The tale – masquerading, like a Thomas Hardy Wessex novel, as a peek at the lives of poor working folk – was a major influence on thinkers in the aftermath of WWI, and many of the civil rights and common benefits of civilisation that we’re gradually allowing to be taken from us were predicted in its more utopian moments…

Politics aside however, it’s also a sublime realisation and examination of the working classes in all their warty, noble, scurrilous, generous, mean-spirited, self-sacrificing, self-serving, gullible, aspirational, tractable, intractable, skiving, hard-working, honest and human glory: a state perfectly realized in this warm-hearted and supremely inviting comics adaptation by Sophie Rickard, illustrated with charm, simplicity and abiding empathy by Scarlett Rickard. You will also want to see Mann’s Best Friend and A Blow Borne Quietly and their eagerly-anticipated adaptation of suffragist Constance Maud‘s inspirational No Surrender…

The semi-autobiographical story detailed here closely follows a group of workers and their families over a year in the town of Mugsborough: proudly go-getting municipal powerhouse (closely based on Hastings, where Croker had worked) with the usual band of rich, mercantile bastards in charge and on the Council, feathering their own lavish nests with the approval and assistance of the local churches and clergy…
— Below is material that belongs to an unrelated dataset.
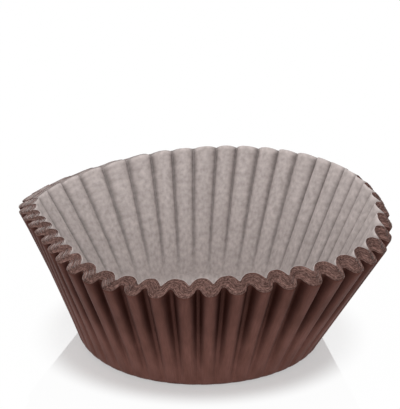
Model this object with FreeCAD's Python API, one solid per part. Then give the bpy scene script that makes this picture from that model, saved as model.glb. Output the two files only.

The 23 chapters span a year as seen through the eyes of skilled labourers at a time when jobs were scarce and cut-throat competition had the men who hire them fiercely undercutting each other to secure commissions. The artisans are currently refurbishing an ornate house on the cheap for a grasping boss, under the penny pinching eye of foreman Mr. ‘Unter.

In breaks and off moments the disparate crew – dispassionately at first – discuss the job, the way of the world and ever-present threat of work drying up again. Artisan painter/signwriter Frank Owen argues the greed and dishonesty of capitalism and enlightening sense of socialism to his highly resistant and openly hostile mates. Over many days, they all hotly debate ‘The Causes of Poverty’ and the Church’s complicity in maintaining an unfair status quo in ‘The Lord Our Shepherd’. Further discussion in ‘The Economists’ focuses on the impossibility of making do on ever-diminishing wages and ‘The Ever-Present Danger’ of being thrown away once a worker is no longer usable.

This is no pedant’s dry and dusty tirade. “Tressell’s” arguments are bolstered by the declining state of the wives, elders and children of the workers – most of whom still argue ferociously against improvement of their own conditions. As those above them reduce wages and increase hours, uncaring of the horrific repercussions of their parsimony, Frank and enigmatic associate George Barrington gradually convert many, but a resolute group cannot countenance any change to the old system.

That begins changing in ‘The Truth’, and revelation is heightened after the Church is exposed to ‘The Shining Light’, especially once Owen makes a breakthrough by explaining ‘The Money Trick’ underpinning Capitalism.

The damaging power of booze on the hopeless is witnessed after a night at ‘The Cricketers’, presaging work briefly pausing for ‘The Christmas Party’. A New Year exposes corporate skulduggery and public malfeasance by ‘The Council’ of Mugsborough…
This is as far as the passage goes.